Word for word, restate every line of the listing that follows.

+ + +

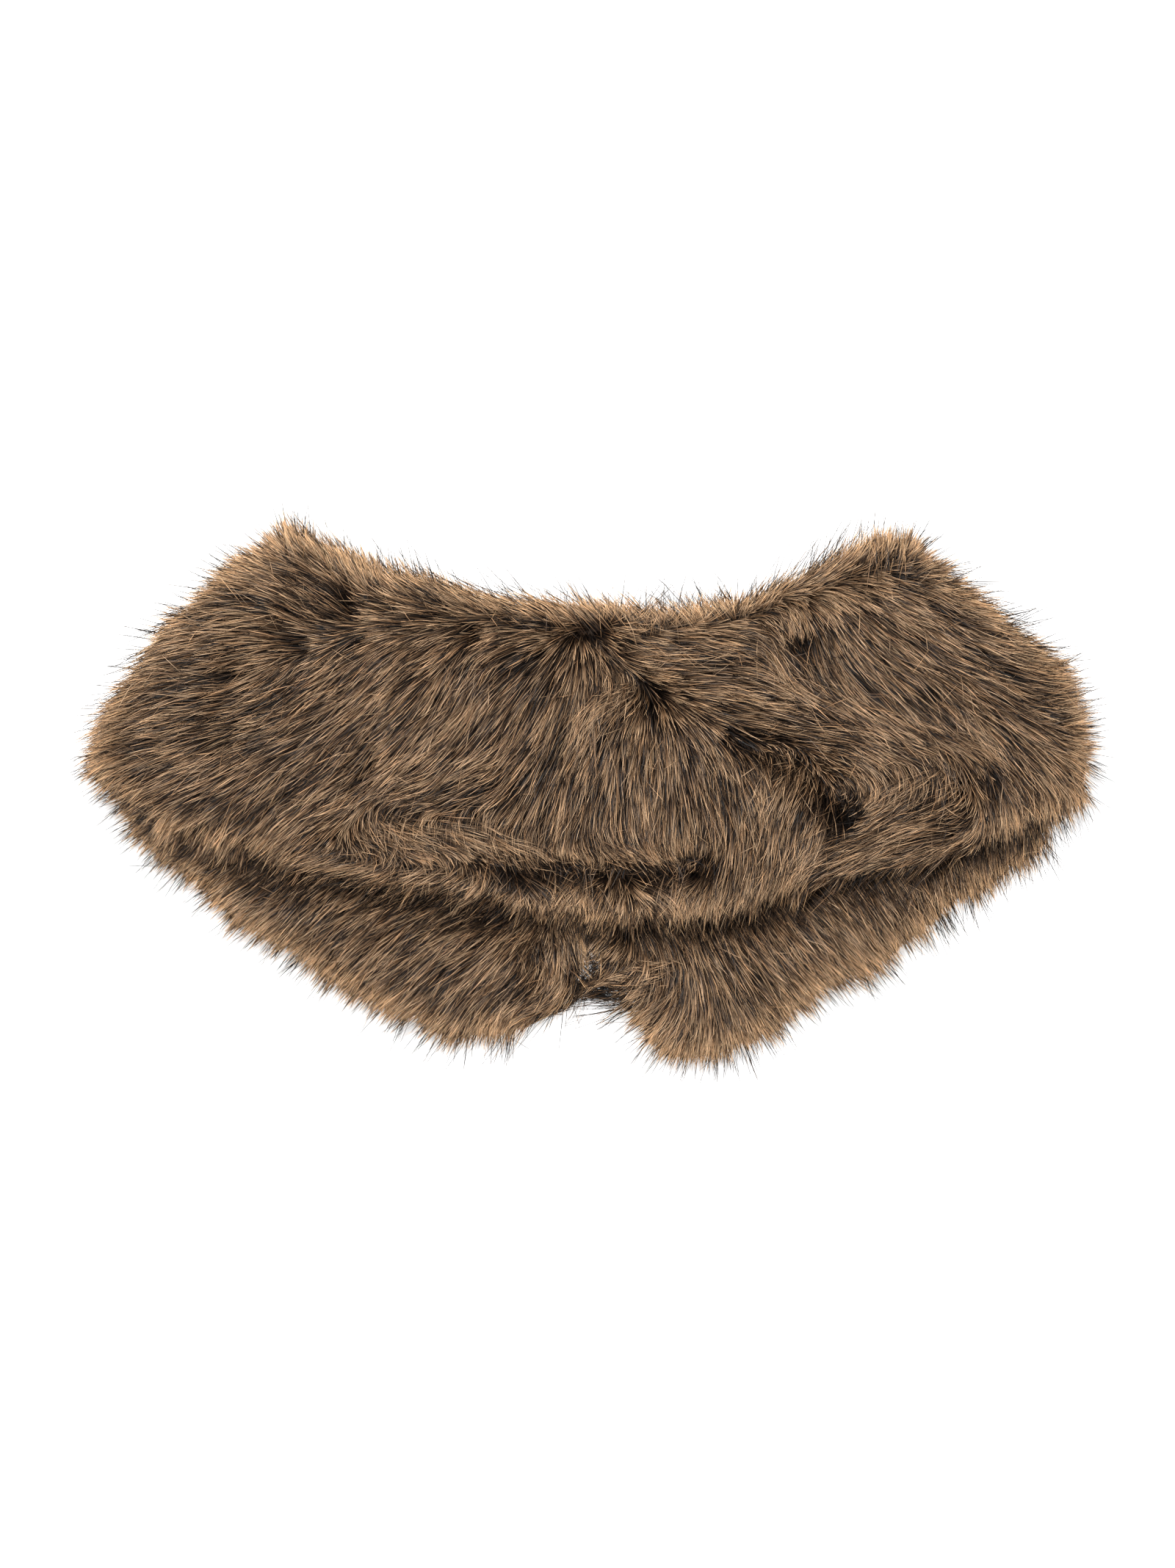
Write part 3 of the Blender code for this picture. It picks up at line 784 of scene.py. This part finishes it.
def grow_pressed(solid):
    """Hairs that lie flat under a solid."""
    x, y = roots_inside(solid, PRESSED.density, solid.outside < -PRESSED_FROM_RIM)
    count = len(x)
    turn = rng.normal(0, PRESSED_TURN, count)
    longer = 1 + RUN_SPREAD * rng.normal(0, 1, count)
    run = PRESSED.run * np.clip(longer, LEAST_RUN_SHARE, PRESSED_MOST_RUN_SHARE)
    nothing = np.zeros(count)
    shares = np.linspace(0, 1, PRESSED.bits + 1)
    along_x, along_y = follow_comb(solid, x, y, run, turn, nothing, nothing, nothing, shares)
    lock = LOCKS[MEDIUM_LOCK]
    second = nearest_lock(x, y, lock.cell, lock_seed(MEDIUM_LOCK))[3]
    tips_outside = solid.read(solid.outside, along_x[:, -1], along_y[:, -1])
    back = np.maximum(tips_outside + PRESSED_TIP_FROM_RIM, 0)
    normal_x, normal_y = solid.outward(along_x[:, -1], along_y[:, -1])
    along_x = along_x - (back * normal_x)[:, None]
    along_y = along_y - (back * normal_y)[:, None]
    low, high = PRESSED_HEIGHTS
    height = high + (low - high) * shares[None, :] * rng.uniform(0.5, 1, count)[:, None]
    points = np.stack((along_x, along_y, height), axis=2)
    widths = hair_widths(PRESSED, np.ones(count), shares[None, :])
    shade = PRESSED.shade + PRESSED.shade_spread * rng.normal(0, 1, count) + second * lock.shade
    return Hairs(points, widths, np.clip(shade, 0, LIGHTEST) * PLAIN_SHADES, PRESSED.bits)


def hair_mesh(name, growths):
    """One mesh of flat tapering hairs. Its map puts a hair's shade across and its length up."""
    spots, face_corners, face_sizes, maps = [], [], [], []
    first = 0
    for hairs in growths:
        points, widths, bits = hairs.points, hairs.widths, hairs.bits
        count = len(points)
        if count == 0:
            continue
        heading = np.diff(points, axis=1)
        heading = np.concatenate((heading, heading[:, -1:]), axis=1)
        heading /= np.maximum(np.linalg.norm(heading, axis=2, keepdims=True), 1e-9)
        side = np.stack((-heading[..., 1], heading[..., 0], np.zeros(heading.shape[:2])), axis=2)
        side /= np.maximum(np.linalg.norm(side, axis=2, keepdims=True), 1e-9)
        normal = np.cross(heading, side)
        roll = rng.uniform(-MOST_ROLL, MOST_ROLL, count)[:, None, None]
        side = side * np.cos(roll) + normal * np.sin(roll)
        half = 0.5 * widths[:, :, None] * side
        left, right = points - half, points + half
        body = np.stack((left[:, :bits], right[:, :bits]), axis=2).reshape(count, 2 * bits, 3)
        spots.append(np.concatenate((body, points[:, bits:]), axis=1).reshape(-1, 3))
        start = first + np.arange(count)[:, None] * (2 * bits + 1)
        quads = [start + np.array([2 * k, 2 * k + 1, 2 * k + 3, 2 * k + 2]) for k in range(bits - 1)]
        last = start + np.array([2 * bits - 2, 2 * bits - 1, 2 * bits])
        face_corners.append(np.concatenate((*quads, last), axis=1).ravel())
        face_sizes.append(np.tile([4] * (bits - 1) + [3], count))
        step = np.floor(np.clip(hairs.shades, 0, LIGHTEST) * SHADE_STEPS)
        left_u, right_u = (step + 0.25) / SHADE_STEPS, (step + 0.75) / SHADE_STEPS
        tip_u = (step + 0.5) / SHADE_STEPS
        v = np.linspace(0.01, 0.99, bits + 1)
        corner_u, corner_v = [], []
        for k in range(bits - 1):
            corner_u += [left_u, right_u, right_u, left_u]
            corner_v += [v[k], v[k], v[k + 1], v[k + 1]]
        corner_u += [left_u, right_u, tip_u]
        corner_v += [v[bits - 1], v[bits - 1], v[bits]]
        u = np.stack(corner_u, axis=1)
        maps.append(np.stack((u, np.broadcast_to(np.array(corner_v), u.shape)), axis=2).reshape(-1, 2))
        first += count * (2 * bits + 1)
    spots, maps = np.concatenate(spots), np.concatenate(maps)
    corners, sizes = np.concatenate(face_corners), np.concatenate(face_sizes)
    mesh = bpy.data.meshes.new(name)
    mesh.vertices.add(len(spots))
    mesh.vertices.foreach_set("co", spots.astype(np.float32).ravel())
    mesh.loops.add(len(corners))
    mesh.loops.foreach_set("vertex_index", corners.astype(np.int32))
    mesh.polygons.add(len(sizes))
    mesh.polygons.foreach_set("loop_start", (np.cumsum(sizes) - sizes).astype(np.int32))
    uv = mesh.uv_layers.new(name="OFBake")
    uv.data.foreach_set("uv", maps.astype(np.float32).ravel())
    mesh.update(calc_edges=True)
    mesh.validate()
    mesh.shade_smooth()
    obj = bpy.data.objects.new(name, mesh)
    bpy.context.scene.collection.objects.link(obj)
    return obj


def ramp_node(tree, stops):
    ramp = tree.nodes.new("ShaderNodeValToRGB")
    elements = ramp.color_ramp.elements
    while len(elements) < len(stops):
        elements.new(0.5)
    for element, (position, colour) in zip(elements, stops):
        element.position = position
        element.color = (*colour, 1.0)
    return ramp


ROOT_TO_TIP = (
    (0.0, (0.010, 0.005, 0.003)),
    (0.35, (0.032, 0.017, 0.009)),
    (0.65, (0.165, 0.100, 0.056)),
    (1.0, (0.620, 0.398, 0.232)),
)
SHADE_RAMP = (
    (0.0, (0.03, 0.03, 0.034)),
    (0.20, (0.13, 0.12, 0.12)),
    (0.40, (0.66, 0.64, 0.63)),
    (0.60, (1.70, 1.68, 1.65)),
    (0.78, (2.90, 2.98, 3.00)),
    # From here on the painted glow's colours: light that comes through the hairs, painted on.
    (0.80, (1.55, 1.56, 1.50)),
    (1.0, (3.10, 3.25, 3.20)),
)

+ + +

> _Solution for this task_
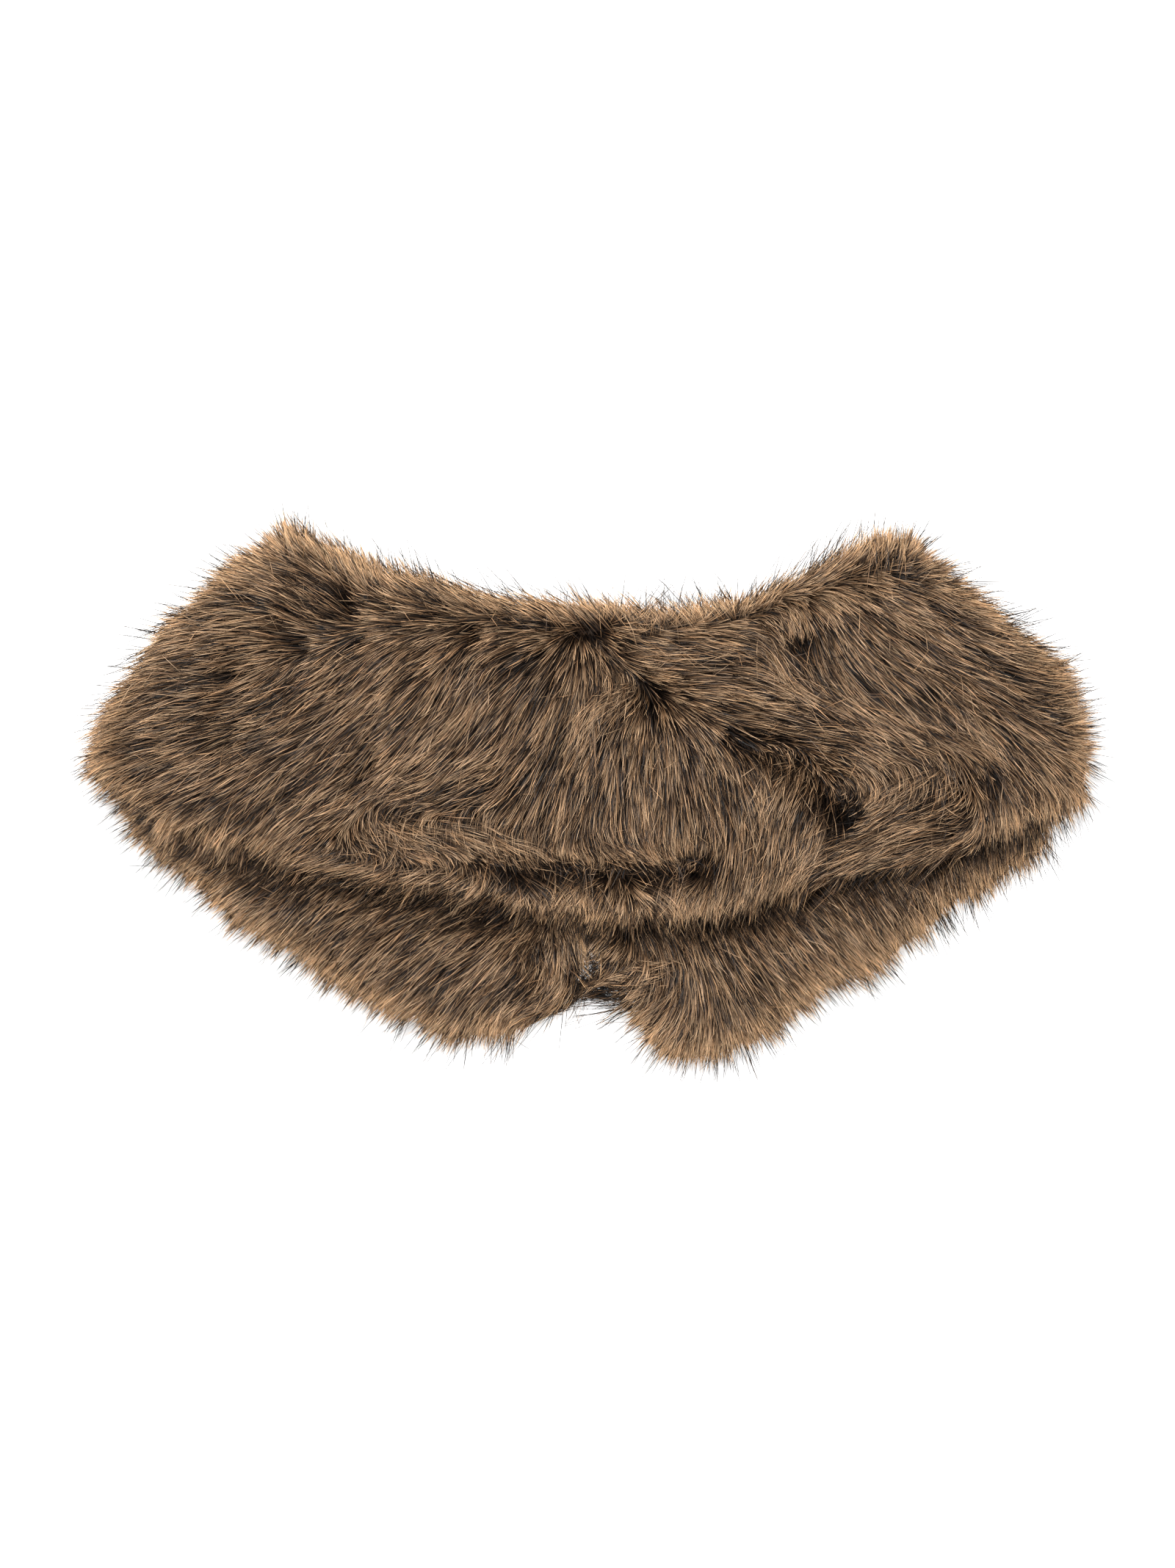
Write part 3 of the Blender code for this picture. It picks up at line 784 of scene.py. This part finishes it.
def grow_pressed(solid):
    """Hairs that lie flat under a solid."""
    x, y = roots_inside(solid, PRESSED.density, solid.outside < -PRESSED_FROM_RIM)
    count = len(x)
    turn = rng.normal(0, PRESSED_TURN, count)
    longer = 1 + RUN_SPREAD * rng.normal(0, 1, count)
    run = PRESSED.run * np.clip(longer, LEAST_RUN_SHARE, PRESSED_MOST_RUN_SHARE)
    nothing = np.zeros(count)
    shares = np.linspace(0, 1, PRESSED.bits + 1)
    along_x, along_y = follow_comb(solid, x, y, run, turn, nothing, nothing, nothing, shares)
    lock = LOCKS[MEDIUM_LOCK]
    second = nearest_lock(x, y, lock.cell, lock_seed(MEDIUM_LOCK))[3]
    tips_outside = solid.read(solid.outside, along_x[:, -1], along_y[:, -1])
    back = np.maximum(tips_outside + PRESSED_TIP_FROM_RIM, 0)
    normal_x, normal_y = solid.outward(along_x[:, -1], along_y[:, -1])
    along_x = along_x - (back * normal_x)[:, None]
    along_y = along_y - (back * normal_y)[:, None]
    low, high = PRESSED_HEIGHTS
    height = high + (low - high) * shares[None, :] * rng.uniform(0.5, 1, count)[:, None]
    points = np.stack((along_x, along_y, height), axis=2)
    widths = hair_widths(PRESSED, np.ones(count), shares[None, :])
    shade = PRESSED.shade + PRESSED.shade_spread * rng.normal(0, 1, count) + second * lock.shade
    return Hairs(points, widths, np.clip(shade, 0, LIGHTEST) * PLAIN_SHADES, PRESSED.bits)


def hair_mesh(name, growths):
    """One mesh of flat tapering hairs. Its map puts a hair's shade across and its length up."""
    spots, face_corners, face_sizes, maps = [], [], [], []
    first = 0
    for hairs in growths:
        points, widths, bits = hairs.points, hairs.widths, hairs.bits
        count = len(points)
        if count == 0:
            continue
        heading = np.diff(points, axis=1)
        heading = np.concatenate((heading, heading[:, -1:]), axis=1)
        heading /= np.maximum(np.linalg.norm(heading, axis=2, keepdims=True), 1e-9)
        side = np.stack((-heading[..., 1], heading[..., 0], np.zeros(heading.shape[:2])), axis=2)
        side /= np.maximum(np.linalg.norm(side, axis=2, keepdims=True), 1e-9)
        normal = np.cross(heading, side)
        roll = rng.uniform(-MOST_ROLL, MOST_ROLL, count)[:, None, None]
        side = side * np.cos(roll) + normal * np.sin(roll)
        half = 0.5 * widths[:, :, None] * side
        left, right = points - half, points + half
        body = np.stack((left[:, :bits], right[:, :bits]), axis=2).reshape(count, 2 * bits, 3)
        spots.append(np.concatenate((body, points[:, bits:]), axis=1).reshape(-1, 3))
        start = first + np.arange(count)[:, None] * (2 * bits + 1)
        quads = [start + np.array([2 * k, 2 * k + 1, 2 * k + 3, 2 * k + 2]) for k in range(bits - 1)]
        last = start + np.array([2 * bits - 2, 2 * bits - 1, 2 * bits])
        face_corners.append(np.concatenate((*quads, last), axis=1).ravel())
        face_sizes.append(np.tile([4] * (bits - 1) + [3], count))
        step = np.floor(np.clip(hairs.shades, 0, LIGHTEST) * SHADE_STEPS)
        left_u, right_u = (step + 0.25) / SHADE_STEPS, (step + 0.75) / SHADE_STEPS
        tip_u = (step + 0.5) / SHADE_STEPS
        v = np.linspace(0.01, 0.99, bits + 1)
        corner_u, corner_v = [], []
        for k in range(bits - 1):
            corner_u += [left_u, right_u, right_u, left_u]
            corner_v += [v[k], v[k], v[k + 1], v[k + 1]]
        corner_u += [left_u, right_u, tip_u]
        corner_v += [v[bits - 1], v[bits - 1], v[bits]]
        u = np.stack(corner_u, axis=1)
        maps.append(np.stack((u, np.broadcast_to(np.array(corner_v), u.shape)), axis=2).reshape(-1, 2))
        first += count * (2 * bits + 1)
    spots, maps = np.concatenate(spots), np.concatenate(maps)
    corners, sizes = np.concatenate(face_corners), np.concatenate(face_sizes)
    mesh = bpy.data.meshes.new(name)
    mesh.vertices.add(len(spots))
    mesh.vertices.foreach_set("co", spots.astype(np.float32).ravel())
    mesh.loops.add(len(corners))
    mesh.loops.foreach_set("vertex_index", corners.astype(np.int32))
    mesh.polygons.add(len(sizes))
    mesh.polygons.foreach_set("loop_start", (np.cumsum(sizes) - sizes).astype(np.int32))
    uv = mesh.uv_layers.new(name="OFBake")
    uv.data.foreach_set("uv", maps.astype(np.float32).ravel())
    mesh.update(calc_edges=True)
    mesh.validate()
    mesh.shade_smooth()
    obj = bpy.data.objects.new(name, mesh)
    bpy.context.scene.collection.objects.link(obj)
    return obj


def ramp_node(tree, stops):
    ramp = tree.nodes.new("ShaderNodeValToRGB")
    elements = ramp.color_ramp.elements
    while len(elements) < len(stops):
        elements.new(0.5)
    for element, (position, colour) in zip(elements, stops):
        element.position = position
        element.color = (*colour, 1.0)
    return ramp


ROOT_TO_TIP = (
    (0.0, (0.010, 0.005, 0.003)),
    (0.35, (0.032, 0.017, 0.009)),
    (0.65, (0.165, 0.100, 0.056)),
    (1.0, (0.620, 0.398, 0.232)),
)
SHADE_RAMP = (
    (0.0, (0.03, 0.03, 0.034)),
    (0.20, (0.13, 0.12, 0.12)),
    (0.40, (0.66, 0.64, 0.63)),
    (0.60, (1.70, 1.68, 1.65)),
    (0.78, (2.90, 2.98, 3.00)),
    # From here on the painted glow's colours: light that comes through the hairs, painted on.
    (0.80, (1.55, 1.56, 1.50)),
    (1.0, (3.10, 3.25, 3.20)),
)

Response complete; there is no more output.